SET EXERCISE
Can you quote the records below in full, word for word?

INPUT FOR THIS TASK
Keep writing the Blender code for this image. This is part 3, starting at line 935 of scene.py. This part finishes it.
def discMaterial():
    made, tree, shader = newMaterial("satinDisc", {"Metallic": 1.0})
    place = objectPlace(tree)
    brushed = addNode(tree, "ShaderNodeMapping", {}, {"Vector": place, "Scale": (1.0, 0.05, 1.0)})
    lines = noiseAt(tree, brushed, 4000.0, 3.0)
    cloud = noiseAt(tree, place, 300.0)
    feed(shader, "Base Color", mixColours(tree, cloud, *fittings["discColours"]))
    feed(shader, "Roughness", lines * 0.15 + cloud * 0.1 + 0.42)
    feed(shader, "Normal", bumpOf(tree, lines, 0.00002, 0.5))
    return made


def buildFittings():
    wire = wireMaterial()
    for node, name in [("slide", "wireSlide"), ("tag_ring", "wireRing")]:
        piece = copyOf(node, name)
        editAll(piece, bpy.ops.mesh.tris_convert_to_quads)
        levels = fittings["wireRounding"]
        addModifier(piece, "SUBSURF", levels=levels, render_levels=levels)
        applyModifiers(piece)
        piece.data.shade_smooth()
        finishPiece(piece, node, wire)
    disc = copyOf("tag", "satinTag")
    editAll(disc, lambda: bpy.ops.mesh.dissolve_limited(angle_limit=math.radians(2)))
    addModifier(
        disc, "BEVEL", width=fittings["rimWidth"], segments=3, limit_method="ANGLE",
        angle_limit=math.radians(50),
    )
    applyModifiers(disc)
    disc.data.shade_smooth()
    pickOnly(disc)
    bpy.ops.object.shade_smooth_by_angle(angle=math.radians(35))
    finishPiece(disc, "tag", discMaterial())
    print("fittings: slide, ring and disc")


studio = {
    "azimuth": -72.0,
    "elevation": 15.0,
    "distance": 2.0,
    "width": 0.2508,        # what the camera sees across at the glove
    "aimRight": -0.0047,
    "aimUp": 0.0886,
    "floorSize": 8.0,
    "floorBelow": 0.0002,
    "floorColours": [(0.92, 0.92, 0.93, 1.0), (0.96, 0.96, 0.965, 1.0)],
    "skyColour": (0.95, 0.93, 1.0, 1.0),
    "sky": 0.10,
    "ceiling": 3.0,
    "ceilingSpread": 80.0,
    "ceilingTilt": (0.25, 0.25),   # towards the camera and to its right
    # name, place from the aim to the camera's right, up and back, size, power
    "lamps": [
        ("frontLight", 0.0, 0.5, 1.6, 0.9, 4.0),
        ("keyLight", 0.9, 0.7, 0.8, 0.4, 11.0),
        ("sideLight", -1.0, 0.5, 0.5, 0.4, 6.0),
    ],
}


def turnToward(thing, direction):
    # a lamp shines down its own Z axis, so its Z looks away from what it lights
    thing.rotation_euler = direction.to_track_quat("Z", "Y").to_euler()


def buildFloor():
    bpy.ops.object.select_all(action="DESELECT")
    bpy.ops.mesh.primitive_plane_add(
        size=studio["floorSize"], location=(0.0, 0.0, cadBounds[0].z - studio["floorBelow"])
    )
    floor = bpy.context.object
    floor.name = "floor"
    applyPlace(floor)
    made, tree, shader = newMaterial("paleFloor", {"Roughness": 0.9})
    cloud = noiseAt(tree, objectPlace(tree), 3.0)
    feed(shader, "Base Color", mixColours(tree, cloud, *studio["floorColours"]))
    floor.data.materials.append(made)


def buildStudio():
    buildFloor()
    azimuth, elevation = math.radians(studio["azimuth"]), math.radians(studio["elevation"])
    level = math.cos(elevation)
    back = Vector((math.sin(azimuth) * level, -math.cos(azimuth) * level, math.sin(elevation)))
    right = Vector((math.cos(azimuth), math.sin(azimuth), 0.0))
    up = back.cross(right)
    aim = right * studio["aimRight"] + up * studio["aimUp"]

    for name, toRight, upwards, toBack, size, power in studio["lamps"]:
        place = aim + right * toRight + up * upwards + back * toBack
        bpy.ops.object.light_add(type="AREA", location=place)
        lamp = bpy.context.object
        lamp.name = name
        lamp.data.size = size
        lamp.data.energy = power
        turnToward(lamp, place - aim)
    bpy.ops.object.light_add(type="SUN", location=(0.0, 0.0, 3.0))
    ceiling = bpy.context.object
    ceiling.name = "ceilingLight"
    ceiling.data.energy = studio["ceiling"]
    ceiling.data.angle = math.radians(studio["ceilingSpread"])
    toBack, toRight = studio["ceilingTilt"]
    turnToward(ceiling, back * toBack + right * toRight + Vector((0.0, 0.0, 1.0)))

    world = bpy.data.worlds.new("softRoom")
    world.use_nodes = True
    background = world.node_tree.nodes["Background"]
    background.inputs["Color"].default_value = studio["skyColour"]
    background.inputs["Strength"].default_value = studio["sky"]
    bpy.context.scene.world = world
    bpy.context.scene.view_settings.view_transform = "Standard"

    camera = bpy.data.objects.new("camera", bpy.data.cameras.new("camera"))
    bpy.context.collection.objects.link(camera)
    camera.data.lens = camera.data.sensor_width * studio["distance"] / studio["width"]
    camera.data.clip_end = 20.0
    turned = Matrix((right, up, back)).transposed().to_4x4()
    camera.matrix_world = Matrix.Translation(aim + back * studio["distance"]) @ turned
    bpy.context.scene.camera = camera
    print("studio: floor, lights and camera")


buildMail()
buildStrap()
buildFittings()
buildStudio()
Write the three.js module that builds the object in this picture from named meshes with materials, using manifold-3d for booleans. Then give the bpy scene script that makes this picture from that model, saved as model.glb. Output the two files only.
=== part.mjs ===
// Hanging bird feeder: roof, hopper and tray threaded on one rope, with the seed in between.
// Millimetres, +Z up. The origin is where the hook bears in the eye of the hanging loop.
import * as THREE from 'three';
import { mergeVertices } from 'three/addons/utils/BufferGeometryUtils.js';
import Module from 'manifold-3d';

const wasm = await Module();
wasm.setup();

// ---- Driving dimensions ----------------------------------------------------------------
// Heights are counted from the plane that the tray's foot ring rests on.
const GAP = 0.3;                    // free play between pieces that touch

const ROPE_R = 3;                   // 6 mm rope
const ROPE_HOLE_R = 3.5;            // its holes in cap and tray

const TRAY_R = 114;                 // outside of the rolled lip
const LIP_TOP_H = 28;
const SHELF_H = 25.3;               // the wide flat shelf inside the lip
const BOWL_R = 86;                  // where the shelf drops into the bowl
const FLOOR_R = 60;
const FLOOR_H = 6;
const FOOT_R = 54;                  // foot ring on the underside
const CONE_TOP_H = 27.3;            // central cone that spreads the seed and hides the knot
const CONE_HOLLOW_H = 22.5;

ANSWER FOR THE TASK
Keep writing the Blender code for this image. This is part 3, starting at line 935 of scene.py. This part finishes it.
def discMaterial():
    made, tree, shader = newMaterial("satinDisc", {"Metallic": 1.0})
    place = objectPlace(tree)
    brushed = addNode(tree, "ShaderNodeMapping", {}, {"Vector": place, "Scale": (1.0, 0.05, 1.0)})
    lines = noiseAt(tree, brushed, 4000.0, 3.0)
    cloud = noiseAt(tree, place, 300.0)
    feed(shader, "Base Color", mixColours(tree, cloud, *fittings["discColours"]))
    feed(shader, "Roughness", lines * 0.15 + cloud * 0.1 + 0.42)
    feed(shader, "Normal", bumpOf(tree, lines, 0.00002, 0.5))
    return made


def buildFittings():
    wire = wireMaterial()
    for node, name in [("slide", "wireSlide"), ("tag_ring", "wireRing")]:
        piece = copyOf(node, name)
        editAll(piece, bpy.ops.mesh.tris_convert_to_quads)
        levels = fittings["wireRounding"]
        addModifier(piece, "SUBSURF", levels=levels, render_levels=levels)
        applyModifiers(piece)
        piece.data.shade_smooth()
        finishPiece(piece, node, wire)
    disc = copyOf("tag", "satinTag")
    editAll(disc, lambda: bpy.ops.mesh.dissolve_limited(angle_limit=math.radians(2)))
    addModifier(
        disc, "BEVEL", width=fittings["rimWidth"], segments=3, limit_method="ANGLE",
        angle_limit=math.radians(50),
    )
    applyModifiers(disc)
    disc.data.shade_smooth()
    pickOnly(disc)
    bpy.ops.object.shade_smooth_by_angle(angle=math.radians(35))
    finishPiece(disc, "tag", discMaterial())
    print("fittings: slide, ring and disc")


studio = {
    "azimuth": -72.0,
    "elevation": 15.0,
    "distance": 2.0,
    "width": 0.2508,        # what the camera sees across at the glove
    "aimRight": -0.0047,
    "aimUp": 0.0886,
    "floorSize": 8.0,
    "floorBelow": 0.0002,
    "floorColours": [(0.92, 0.92, 0.93, 1.0), (0.96, 0.96, 0.965, 1.0)],
    "skyColour": (0.95, 0.93, 1.0, 1.0),
    "sky": 0.10,
    "ceiling": 3.0,
    "ceilingSpread": 80.0,
    "ceilingTilt": (0.25, 0.25),   # towards the camera and to its right
    # name, place from the aim to the camera's right, up and back, size, power
    "lamps": [
        ("frontLight", 0.0, 0.5, 1.6, 0.9, 4.0),
        ("keyLight", 0.9, 0.7, 0.8, 0.4, 11.0),
        ("sideLight", -1.0, 0.5, 0.5, 0.4, 6.0),
    ],
}


def turnToward(thing, direction):
    # a lamp shines down its own Z axis, so its Z looks away from what it lights
    thing.rotation_euler = direction.to_track_quat("Z", "Y").to_euler()


def buildFloor():
    bpy.ops.object.select_all(action="DESELECT")
    bpy.ops.mesh.primitive_plane_add(
        size=studio["floorSize"], location=(0.0, 0.0, cadBounds[0].z - studio["floorBelow"])
    )
    floor = bpy.context.object
    floor.name = "floor"
    applyPlace(floor)
    made, tree, shader = newMaterial("paleFloor", {"Roughness": 0.9})
    cloud = noiseAt(tree, objectPlace(tree), 3.0)
    feed(shader, "Base Color", mixColours(tree, cloud, *studio["floorColours"]))
    floor.data.materials.append(made)


def buildStudio():
    buildFloor()
    azimuth, elevation = math.radians(studio["azimuth"]), math.radians(studio["elevation"])
    level = math.cos(elevation)
    back = Vector((math.sin(azimuth) * level, -math.cos(azimuth) * level, math.sin(elevation)))
    right = Vector((math.cos(azimuth), math.sin(azimuth), 0.0))
    up = back.cross(right)
    aim = right * studio["aimRight"] + up * studio["aimUp"]

    for name, toRight, upwards, toBack, size, power in studio["lamps"]:
        place = aim + right * toRight + up * upwards + back * toBack
        bpy.ops.object.light_add(type="AREA", location=place)
        lamp = bpy.context.object
        lamp.name = name
        lamp.data.size = size
        lamp.data.energy = power
        turnToward(lamp, place - aim)
    bpy.ops.object.light_add(type="SUN", location=(0.0, 0.0, 3.0))
    ceiling = bpy.context.object
    ceiling.name = "ceilingLight"
    ceiling.data.energy = studio["ceiling"]
    ceiling.data.angle = math.radians(studio["ceilingSpread"])
    toBack, toRight = studio["ceilingTilt"]
    turnToward(ceiling, back * toBack + right * toRight + Vector((0.0, 0.0, 1.0)))

    world = bpy.data.worlds.new("softRoom")
    world.use_nodes = True
    background = world.node_tree.nodes["Background"]
    background.inputs["Color"].default_value = studio["skyColour"]
    background.inputs["Strength"].default_value = studio["sky"]
    bpy.context.scene.world = world
    bpy.context.scene.view_settings.view_transform = "Standard"

    camera = bpy.data.objects.new("camera", bpy.data.cameras.new("camera"))
    bpy.context.collection.objects.link(camera)
    camera.data.lens = camera.data.sensor_width * studio["distance"] / studio["width"]
    camera.data.clip_end = 20.0
    turned = Matrix((right, up, back)).transposed().to_4x4()
    camera.matrix_world = Matrix.Translation(aim + back * studio["distance"]) @ turned
    bpy.context.scene.camera = camera
    print("studio: floor, lights and camera")


buildMail()
buildStrap()
buildFittings()
buildStudio()
Write the three.js module that builds the object in this picture from named meshes with materials, using manifold-3d for booleans. Then give the bpy scene script that makes this picture from that model, saved as model.glb. Output the two files only.
=== part.mjs ===
// Hanging bird feeder: roof, hopper and tray threaded on one rope, with the seed in between.
// Millimetres, +Z up. The origin is where the hook bears in the eye of the hanging loop.
import * as THREE from 'three';
import { mergeVertices } from 'three/addons/utils/BufferGeometryUtils.js';
import Module from 'manifold-3d';

const wasm = await Module();
wasm.setup();

// ---- Driving dimensions ----------------------------------------------------------------
// Heights are counted from the plane that the tray's foot ring rests on.
const GAP = 0.3;                    // free play between pieces that touch

const ROPE_R = 3;                   // 6 mm rope
const ROPE_HOLE_R = 3.5;            // its holes in cap and tray

const TRAY_R = 114;                 // outside of the rolled lip
const LIP_TOP_H = 28;
const SHELF_H = 25.3;               // the wide flat shelf inside the lip
const BOWL_R = 86;                  // where the shelf drops into the bowl
const FLOOR_R = 60;
const FLOOR_H = 6;
const FOOT_R = 54;                  // foot ring on the underside
const CONE_TOP_H = 27.3;            // central cone that spreads the seed and hides the knot
const CONE_HOLLOW_H = 22.5;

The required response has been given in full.